● **WORK TO DO**
Transcribe word for word only the span whose first line is the one with "addMesh('core_tube', coreTube(), bluePlastic);" and whose last line is the one with "from mathutils import Matrix, Vector"; both of those lines belong to it.
◆ ◆ ◆ ◆ ◆
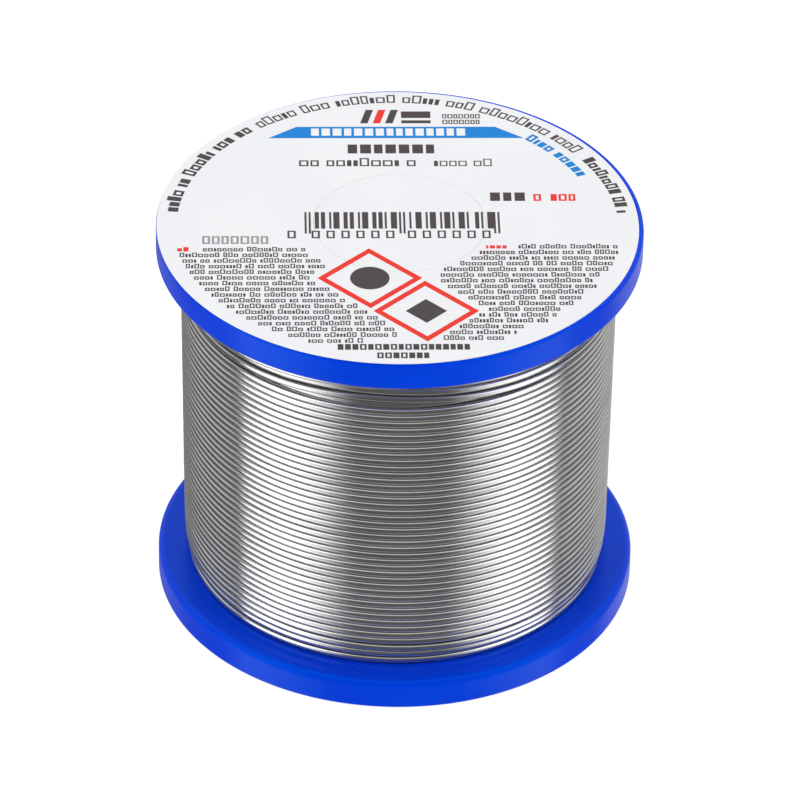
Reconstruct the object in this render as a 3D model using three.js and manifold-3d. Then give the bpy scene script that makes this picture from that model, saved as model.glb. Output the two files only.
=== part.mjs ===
// Solder wire spool: 500 g of 1 mm flux-cored solder wire, wound on a 65 mm plastic spool.
// Millimetres, +Z up along the bore. The origin is the centre of the circle it stands on.

import * as THREE from 'three';
import { mergeVertices } from 'three/addons/utils/BufferGeometryUtils.js';
import Module from 'manifold-3d';

const wasm = await Module();
wasm.setup();

// ---- Driving dimensions ---------------------------------------------------------------------

const SPOOL_HEIGHT = 56.5;
const JOIN_GAP = 0.02; // between faces that rest on each other

// Both flanges are the same moulding, the upper one turned over.
const FLANGE_RADIUS = 32.5;
const FLANGE_THICKNESS = 4.25;
const FACE_EDGE = 0.4; // chamfer between the rim and the outer face
const WIRE_EDGE = 0.9; // rounding between the rim and the face that holds the wire
const RIM_WIDTH = 2.2;
const WEB_THICKNESS = 1.8;
const BORE_RADIUS = 11.5;
const BORE_CHAMFER = 0.4;

const RIB_COUNT = 12;
const RIB_WIDTH = 1.2;
const RIB_SETBACK = 0.3; // how far the ribs stay below the rim's outer face
const RIB_OVERLAP = 0.5; // how far a rib runs into the hub, the rim and the web

// The spigot on each flange is a push fit in the core tube.
const TUBE_OUTER_RADIUS = 16;
const TUBE_INNER_RADIUS = 14;
const SPIGOT_RADIUS = 13.85;
const SPIGOT_LENGTH = 8;
const SPIGOT_LEAD = 0.5;

// The hole beside the hub that the start of the wire is fed through.
const ANCHOR_X = 17.2;
const ANCHOR_RADIUS = 0.85;

// The wire, laid in layers one wire thick.
const WIRE_RADIUS = 0.5;
const LAYER_COUNT = 13;
const LAYER_PITCH = 0.99;
const LAYER_THICKNESS = 0.95;
const FIRST_LAYER_RADIUS = TUBE_OUTER_RADIUS + 0.1;
const OUTER_RADIUS_AT_FOOT = 28.5;
const OUTER_RADIUS_ABOVE_FOOT = 29.1;
const OUTER_RADIUS_AT_HEAD = 29.5;
const FOOT_HEIGHT = 2.5; // the last turns, which sink between those of the layer below
const LAYER_END_GAP = 0.05; // between a layer and each flange

// The start of the wire: down through the anchor hole, then outward under the web.
const TAIL_TOP = FLANGE_THICKNESS - 0.25;
const TAIL_LEVEL = 1.9;
const TAIL_END_X = 26.5;
const TAIL_END_Y = 1.6;

// The free end of the wire: it springs off the winding, behind and near the top.
const FREE_END_START_RADIUS = OUTER_RADIUS_AT_HEAD + WIRE_RADIUS + 0.3;
const FREE_END_LIFT = 1.3;
const FREE_END_ANGLE = THREE.MathUtils.degToRad(112);
const FREE_END_SWEEP = THREE.MathUtils.degToRad(-34);
const FREE_END_HEIGHT = 48.8;
const FREE_END_RISE = 0.8;

// The paper label sits slightly off the bore's axis; its cut line follows the bore.
const LABEL_RADIUS = 32.1;
const LABEL_OFFSET_X = -0.28;
const LABEL_OFFSET_Y = -0.26;
const LABEL_THICKNESS = 0.15;
const CUT_LINE_RADIUS = BORE_RADIUS;
const CUT_LINE_WIDTH = 0.1;

// ---- Facets ---------------------------------------------------------------------------------

const FLANGE_SEGMENTS = 60;
const WINDING_SEGMENTS = 40;
const HOLE_SEGMENTS = 12;
const WIRE_SIDES = 8;
const WIRE_STEPS = 14;

// ---- Solids and geometries ------------------------------------------------------------------

function toSolid(geometry) {
  const bare = geometry.clone();
  bare.deleteAttribute('normal');
  bare.deleteAttribute('uv');
  const welded = mergeVertices(bare, 1e-4);
  return new wasm.Manifold(new wasm.Mesh({
    numProp: 3,
    vertProperties: Float32Array.from(welded.attributes.position.array),
    triVerts: Uint32Array.from(welded.index.array),
  }));
}

function toGeometry(solid) {
  const mesh = solid.getMesh();
  const geometry = new THREE.BufferGeometry();
  geometry.setAttribute('position', new THREE.BufferAttribute(mesh.vertProperties, 3));
  geometry.setIndex(new THREE.BufferAttribute(mesh.triVerts, 1));
  geometry.computeVertexNormals();
  return geometry;
}

// A ring turned about Z from a closed outline of [radius, height] points.
function turned(outline, segments) {
  const points = [...outline, outline[0]].map(([r, z]) => new THREE.Vector2(r, z));
  return new THREE.LatheGeometry(points, segments).rotateX(Math.PI / 2);
}

// A round section swept along a smooth curve.
function wireAlong(points) {
  const section = new THREE.Shape().absarc(0, 0, WIRE_RADIUS, 0, 2 * Math.PI);
  return new THREE.ExtrudeGeometry(section, {
    extrudePath: new THREE.CatmullRomCurve3(points),
    steps: WIRE_STEPS,
    curveSegments: WIRE_SIDES / 2,
    bevelEnabled: false,
  });
}

// ---- Flange ---------------------------------------------------------------------------------

// The rounded edge of the rim on the side that holds the wire, from the rim to the face.
function roundedWireEdge() {
  const centreRadius = FLANGE_RADIUS - WIRE_EDGE;
  const centreHeight = FLANGE_THICKNESS - WIRE_EDGE;
  return [0, 30, 60, 90].map((degrees) => {
    const angle = THREE.MathUtils.degToRad(degrees);
    return [
      centreRadius + WIRE_EDGE * Math.cos(angle),
      centreHeight + WIRE_EDGE * Math.sin(angle),
    ];
  });
}

function flangeBody() {
  const recess = FLANGE_THICKNESS - WEB_THICKNESS;
  const rimInner = FLANGE_RADIUS - RIM_WIDTH;
  const spigotTop = FLANGE_THICKNESS + SPIGOT_LENGTH;
  return turned([
    [BORE_RADIUS + BORE_CHAMFER, 0],
    [TUBE_OUTER_RADIUS, 0],
    [TUBE_OUTER_RADIUS, recess],
    [rimInner, recess],
    [rimInner, 0],
    [FLANGE_RADIUS - FACE_EDGE, 0],
    [FLANGE_RADIUS, FACE_EDGE],
    ...roundedWireEdge(),
    [SPIGOT_RADIUS, FLANGE_THICKNESS],
    [SPIGOT_RADIUS, spigotTop - SPIGOT_LEAD],
    [SPIGOT_RADIUS - SPIGOT_LEAD, spigotTop],
    [BORE_RADIUS, spigotTop],
    [BORE_RADIUS, BORE_CHAMFER],
  ], FLANGE_SEGMENTS);
}

// One radial rib between the hub and the rim. The ribs stand half a pitch off the X axis.
function rib(index) {
  const inner = TUBE_OUTER_RADIUS - RIB_OVERLAP;
  const outer = FLANGE_RADIUS - RIM_WIDTH + RIB_OVERLAP;
  const top = FLANGE_THICKNESS - WEB_THICKNESS + RIB_OVERLAP;
  const box = new THREE.BoxGeometry(outer - inner, RIB_WIDTH, top - RIB_SETBACK);
  box.translate((outer + inner) / 2, 0, (top + RIB_SETBACK) / 2);
  return box.rotateZ(((index + 0.5) * 2 * Math.PI) / RIB_COUNT);
}

function anchorHole() {
  const pin = new THREE.CylinderGeometry(
    ANCHOR_RADIUS, ANCHOR_RADIUS, 2 * FLANGE_THICKNESS, HOLE_SEGMENTS,
  );
  return pin.rotateX(Math.PI / 2).translate(ANCHOR_X, 0, FLANGE_THICKNESS);
}

function flange() {
  let solid = toSolid(flangeBody());
  for (let i = 0; i < RIB_COUNT; i += 1) {
    solid = solid.add(toSolid(rib(i)));
  }
  return toGeometry(solid.subtract(toSolid(anchorHole())));
}

// ---- Core tube and winding ------------------------------------------------------------------

function coreTube() {
  const bottom = FLANGE_THICKNESS + JOIN_GAP;
  const top = SPOOL_HEIGHT - bottom;
  return turned([
    [TUBE_INNER_RADIUS, bottom],
    [TUBE_OUTER_RADIUS, bottom],
    [TUBE_OUTER_RADIUS, top],
    [TUBE_INNER_RADIUS, top],
  ], WINDING_SEGMENTS);
}

// A layer under the outermost one, as a plain ring one wire thick.
function windingLayer(index) {
  const inner = FIRST_LAYER_RADIUS + index * LAYER_PITCH;
  const foot = FLANGE_THICKNESS + LAYER_END_GAP;
  const head = SPOOL_HEIGHT - foot;
  return turned([
    [inner, foot],
    [inner + LAYER_THICKNESS, foot],
    [inner + LAYER_THICKNESS, head],
    [inner, head],
  ], WINDING_SEGMENTS);
}

// The outermost layer, a little larger at its head and drawn in at its foot.
function outermostLayer() {
  const inner = FIRST_LAYER_RADIUS + (LAYER_COUNT - 1) * LAYER_PITCH;
  const foot = FLANGE_THICKNESS + LAYER_END_GAP;
  const head = SPOOL_HEIGHT - foot;
  return turned([
    [inner, foot],
    [OUTER_RADIUS_AT_FOOT, foot],
    [OUTER_RADIUS_ABOVE_FOOT, foot + FOOT_HEIGHT],
    [OUTER_RADIUS_AT_HEAD, head],
    [inner, head],
  ], WINDING_SEGMENTS);
}

function wireStartTail() {
  const bend = TAIL_TOP - TAIL_LEVEL;
  return wireAlong([
    new THREE.Vector3(ANCHOR_X, 0, TAIL_TOP),
    new THREE.Vector3(ANCHOR_X, 0, TAIL_LEVEL + 0.55 * bend),
    new THREE.Vector3(ANCHOR_X + 0.5, 0, TAIL_LEVEL + 0.15 * bend),
    new THREE.Vector3(ANCHOR_X + 1.6, 0, TAIL_LEVEL),
    new THREE.Vector3((ANCHOR_X + TAIL_END_X) / 2, 0.2 * TAIL_END_Y, TAIL_LEVEL),
    new THREE.Vector3(TAIL_END_X, TAIL_END_Y, TAIL_LEVEL),
  ]);
}

function wireFreeEnd() {
  const points = [];
  for (let i = 0; i <= WIRE_STEPS; i += 1) {
    const t = i / WIRE_STEPS;
    const angle = FREE_END_ANGLE + t * FREE_END_SWEEP;
    const radius = FREE_END_START_RADIUS + FREE_END_LIFT * t * t;
    points.push(new THREE.Vector3(
      radius * Math.cos(angle),
      radius * Math.sin(angle),
      FREE_END_HEIGHT + FREE_END_RISE * t,
    ));
  }
  return wireAlong(points);
}

// ---- Label ----------------------------------------------------------------------------------

function paper(shape) {
  return new THREE.ExtrudeGeometry(shape, {
    depth: LABEL_THICKNESS,
    curveSegments: FLANGE_SEGMENTS / 2,
    bevelEnabled: false,
  }).translate(0, 0, SPOOL_HEIGHT + JOIN_GAP);
}

function topLabel() {
  const outline = new THREE.Shape();
  outline.absarc(LABEL_OFFSET_X, LABEL_OFFSET_Y, LABEL_RADIUS, 0, 2 * Math.PI);
  const cut = new THREE.Path();
  cut.absarc(0, 0, CUT_LINE_RADIUS + CUT_LINE_WIDTH / 2, 0, 2 * Math.PI);
  outline.holes.push(cut);
  return paper(outline);
}

function labelPunchOut() {
  const outline = new THREE.Shape();
  outline.absarc(0, 0, CUT_LINE_RADIUS - CUT_LINE_WIDTH / 2, 0, 2 * Math.PI);
  return paper(outline);
}

// ---- Assembly -------------------------------------------------------------------------------

const bluePlastic = { color: 0x0a44cf, roughness: 0.35, metalness: 0 };
const tinLeadSolder = { color: 0x9b9c9d, roughness: 0.35, metalness: 0.9 };
const whitePaper = { color: 0xf1f2f4, roughness: 0.55, metalness: 0 };

const group = new THREE.Group();

function addMesh(name, geometry, finish, parent = group) {
  const mesh = new THREE.Mesh(geometry, new THREE.MeshStandardMaterial(finish));
  mesh.name = name;
  parent.add(mesh);
}

addMesh('lower_flange', flange(), bluePlastic);

const turnedOver = new THREE.Group();
turnedOver.rotation.x = Math.PI;
turnedOver.position.z = SPOOL_HEIGHT;
group.add(turnedOver);
addMesh('upper_flange', flange(), bluePlastic, turnedOver);

addMesh('core_tube', coreTube(), bluePlastic);
for (let i = 0; i < LAYER_COUNT; i += 1) {
  const number = String(i + 1).padStart(2, '0');
  const layer = i === LAYER_COUNT - 1 ? outermostLayer() : windingLayer(i);
  addMesh(`winding_layer_${number}`, layer, tinLeadSolder);
}
addMesh('wire_start_tail', wireStartTail(), tinLeadSolder);
addMesh('wire_free_end', wireFreeEnd(), tinLeadSolder);
addMesh('top_label', topLabel(), whitePaper);
addMesh('label_punch_out', labelPunchOut(), whitePaper);

export default group;
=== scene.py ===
"""Solder wire spool: how it looks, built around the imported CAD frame.

Metres, +Z up along the bore, origin in the middle of the circle that the spool stands on.
An azimuth is measured from the front of the spool (-Y) towards its right (+X).
"""

import math
import random

import bmesh
import bpy
import numpy as np
from mathutils import Matrix, Vector


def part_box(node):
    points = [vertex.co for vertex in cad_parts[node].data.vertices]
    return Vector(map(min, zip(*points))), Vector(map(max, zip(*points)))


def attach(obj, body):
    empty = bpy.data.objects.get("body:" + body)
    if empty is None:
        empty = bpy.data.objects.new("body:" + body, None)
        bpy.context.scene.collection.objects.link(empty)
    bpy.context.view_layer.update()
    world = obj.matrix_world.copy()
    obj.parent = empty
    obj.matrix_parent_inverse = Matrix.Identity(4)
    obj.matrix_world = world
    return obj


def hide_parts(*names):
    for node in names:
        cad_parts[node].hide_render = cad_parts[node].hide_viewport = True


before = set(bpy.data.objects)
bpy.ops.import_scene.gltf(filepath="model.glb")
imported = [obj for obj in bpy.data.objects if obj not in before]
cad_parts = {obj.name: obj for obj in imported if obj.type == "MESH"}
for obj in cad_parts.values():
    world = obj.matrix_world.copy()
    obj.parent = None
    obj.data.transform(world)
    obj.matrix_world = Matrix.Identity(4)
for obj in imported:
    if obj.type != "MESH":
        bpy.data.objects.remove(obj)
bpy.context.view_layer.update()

MM = 0.001
ROOT = "root"

# ---- Sizes taken from the frame ---------------------------------------------------------------

flange_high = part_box("lower_flange")[1]
tube_low, tube_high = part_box("core_tube")
winding_low, winding_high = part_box("winding_layer_13")
label_low, label_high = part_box("top_label")
tail_low, tail_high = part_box("wire_start_tail")

SPOOL_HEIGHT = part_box("upper_flange")[1].z
FLANGE_RADIUS = flange_high.x
TUBE_RADIUS = tube_high.x
JOIN_GAP = 0.02 * MM
FLANGE_THICKNESS = tube_low.z - JOIN_GAP
SPIGOT_TOP = flange_high.z

# ---- Flange moulding --------------------------------------------------------------------------

BORE_RADIUS = 11.5 * MM
SPIGOT_RADIUS = 13.85 * MM
RIM_WIDTH = 2.2 * MM
WEB_THICKNESS = 1.8 * MM
FACE_EDGE = 0.4 * MM
WIRE_EDGE = 0.9 * MM
SMALL_EDGE = 0.25 * MM
ROOT_FILLET = 0.45 * MM
SPIGOT_LEAD = 0.5 * MM
TUBE_SLIDE_GAP = 0.15 * MM
TUBE_EDGE = 0.15 * MM
TUBE_STEPS = 160
RIB_COUNT = 12
RIB_TOP = 0.3 * MM
RIB_HALF_TOP = 0.5 * MM
RIB_HALF_FOOT = 0.6 * MM
LINES_BETWEEN_RIBS = 14
ANCHOR_X = 17.2 * MM
ANCHOR_RADIUS = 0.85 * MM

# ---- Wire -------------------------------------------------------------------------------------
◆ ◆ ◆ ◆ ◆
● **OUTPUT FOR THIS TASK**
addMesh('core_tube', coreTube(), bluePlastic);
for (let i = 0; i < LAYER_COUNT; i += 1) {
  const number = String(i + 1).padStart(2, '0');
  const layer = i === LAYER_COUNT - 1 ? outermostLayer() : windingLayer(i);
  addMesh(`winding_layer_${number}`, layer, tinLeadSolder);
}
addMesh('wire_start_tail', wireStartTail(), tinLeadSolder);
addMesh('wire_free_end', wireFreeEnd(), tinLeadSolder);
addMesh('top_label', topLabel(), whitePaper);
addMesh('label_punch_out', labelPunchOut(), whitePaper);

export default group;
=== scene.py ===
"""Solder wire spool: how it looks, built around the imported CAD frame.

Metres, +Z up along the bore, origin in the middle of the circle that the spool stands on.
An azimuth is measured from the front of the spool (-Y) towards its right (+X).
"""

import math
import random

import bmesh
import bpy
import numpy as np
from mathutils import Matrix, Vector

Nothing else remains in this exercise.